#### [Data provided]
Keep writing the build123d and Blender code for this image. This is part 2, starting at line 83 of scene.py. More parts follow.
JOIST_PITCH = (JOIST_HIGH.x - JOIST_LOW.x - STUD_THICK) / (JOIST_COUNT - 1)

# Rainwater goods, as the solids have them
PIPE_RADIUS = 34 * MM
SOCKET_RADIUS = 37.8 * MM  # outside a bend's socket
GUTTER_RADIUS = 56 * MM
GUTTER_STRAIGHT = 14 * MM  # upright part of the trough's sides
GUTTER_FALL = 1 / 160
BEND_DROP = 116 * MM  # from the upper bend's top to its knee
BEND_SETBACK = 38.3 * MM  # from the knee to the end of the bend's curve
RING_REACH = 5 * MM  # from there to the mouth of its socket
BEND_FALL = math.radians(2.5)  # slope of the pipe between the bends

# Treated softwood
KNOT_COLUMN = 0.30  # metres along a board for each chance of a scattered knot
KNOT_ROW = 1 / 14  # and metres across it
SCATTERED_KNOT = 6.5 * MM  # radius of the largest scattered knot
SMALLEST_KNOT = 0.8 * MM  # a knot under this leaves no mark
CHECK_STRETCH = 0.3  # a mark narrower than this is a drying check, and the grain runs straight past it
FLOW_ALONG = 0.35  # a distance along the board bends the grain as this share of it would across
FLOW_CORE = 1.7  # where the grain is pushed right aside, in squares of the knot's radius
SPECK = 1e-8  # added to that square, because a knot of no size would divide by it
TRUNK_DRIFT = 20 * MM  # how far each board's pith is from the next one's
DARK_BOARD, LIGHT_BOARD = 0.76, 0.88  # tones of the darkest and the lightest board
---
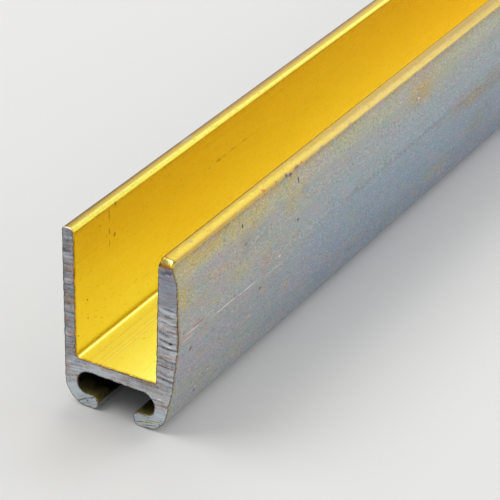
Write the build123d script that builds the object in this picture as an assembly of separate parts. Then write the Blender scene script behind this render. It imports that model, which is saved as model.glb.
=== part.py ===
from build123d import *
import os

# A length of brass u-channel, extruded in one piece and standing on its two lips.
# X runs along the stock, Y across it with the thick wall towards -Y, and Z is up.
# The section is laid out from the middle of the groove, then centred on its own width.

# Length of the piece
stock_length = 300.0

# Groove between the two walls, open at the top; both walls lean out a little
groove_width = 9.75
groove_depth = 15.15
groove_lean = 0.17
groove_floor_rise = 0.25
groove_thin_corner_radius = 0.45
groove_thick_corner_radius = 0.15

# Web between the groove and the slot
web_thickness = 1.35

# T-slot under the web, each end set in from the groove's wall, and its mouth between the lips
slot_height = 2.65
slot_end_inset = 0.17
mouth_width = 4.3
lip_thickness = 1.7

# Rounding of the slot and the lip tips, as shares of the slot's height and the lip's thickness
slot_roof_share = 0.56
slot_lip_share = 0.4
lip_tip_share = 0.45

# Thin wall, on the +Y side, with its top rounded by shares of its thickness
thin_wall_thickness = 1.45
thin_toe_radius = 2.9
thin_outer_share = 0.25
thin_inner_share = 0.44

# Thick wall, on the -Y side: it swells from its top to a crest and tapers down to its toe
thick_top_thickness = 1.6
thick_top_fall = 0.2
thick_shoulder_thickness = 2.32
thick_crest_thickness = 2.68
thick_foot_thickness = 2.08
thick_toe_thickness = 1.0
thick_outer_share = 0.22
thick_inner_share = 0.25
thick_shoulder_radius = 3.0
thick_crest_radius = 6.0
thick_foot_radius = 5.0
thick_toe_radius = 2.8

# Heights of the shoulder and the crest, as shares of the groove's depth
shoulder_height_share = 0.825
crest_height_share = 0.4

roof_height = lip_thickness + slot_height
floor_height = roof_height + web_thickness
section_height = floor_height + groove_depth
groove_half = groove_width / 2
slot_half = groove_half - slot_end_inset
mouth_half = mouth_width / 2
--
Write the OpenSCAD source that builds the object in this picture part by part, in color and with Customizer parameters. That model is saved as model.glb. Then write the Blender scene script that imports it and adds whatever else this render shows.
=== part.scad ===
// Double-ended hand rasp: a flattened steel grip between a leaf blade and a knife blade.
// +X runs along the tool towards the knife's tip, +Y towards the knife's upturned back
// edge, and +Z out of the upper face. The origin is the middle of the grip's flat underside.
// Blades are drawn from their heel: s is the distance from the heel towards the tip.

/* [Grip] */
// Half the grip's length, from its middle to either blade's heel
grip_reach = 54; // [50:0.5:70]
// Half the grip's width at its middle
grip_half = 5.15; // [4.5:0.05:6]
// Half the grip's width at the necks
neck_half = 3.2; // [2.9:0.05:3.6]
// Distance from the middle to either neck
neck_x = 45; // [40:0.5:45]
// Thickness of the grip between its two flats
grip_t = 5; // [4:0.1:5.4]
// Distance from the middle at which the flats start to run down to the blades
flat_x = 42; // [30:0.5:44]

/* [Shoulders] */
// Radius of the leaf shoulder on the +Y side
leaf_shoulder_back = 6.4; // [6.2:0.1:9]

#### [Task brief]
Produce only the lines from the line containing "Keep writing the" through the line containing "DARK_BOARD, LIGHT_BOARD = 0.76, 0.88", inclusive of both, exactly as they stand in the entries above.

#### [Written solution]
Keep writing the build123d and Blender code for this image. This is part 2, starting at line 83 of scene.py. More parts follow.
JOIST_PITCH = (JOIST_HIGH.x - JOIST_LOW.x - STUD_THICK) / (JOIST_COUNT - 1)

# Rainwater goods, as the solids have them
PIPE_RADIUS = 34 * MM
SOCKET_RADIUS = 37.8 * MM  # outside a bend's socket
GUTTER_RADIUS = 56 * MM
GUTTER_STRAIGHT = 14 * MM  # upright part of the trough's sides
GUTTER_FALL = 1 / 160
BEND_DROP = 116 * MM  # from the upper bend's top to its knee
BEND_SETBACK = 38.3 * MM  # from the knee to the end of the bend's curve
RING_REACH = 5 * MM  # from there to the mouth of its socket
BEND_FALL = math.radians(2.5)  # slope of the pipe between the bends

# Treated softwood
KNOT_COLUMN = 0.30  # metres along a board for each chance of a scattered knot
KNOT_ROW = 1 / 14  # and metres across it
SCATTERED_KNOT = 6.5 * MM  # radius of the largest scattered knot
SMALLEST_KNOT = 0.8 * MM  # a knot under this leaves no mark
CHECK_STRETCH = 0.3  # a mark narrower than this is a drying check, and the grain runs straight past it
FLOW_ALONG = 0.35  # a distance along the board bends the grain as this share of it would across
FLOW_CORE = 1.7  # where the grain is pushed right aside, in squares of the knot's radius
SPECK = 1e-8  # added to that square, because a knot of no size would divide by it
TRUNK_DRIFT = 20 * MM  # how far each board's pith is from the next one's
DARK_BOARD, LIGHT_BOARD = 0.76, 0.88  # tones of the darkest and the lightest board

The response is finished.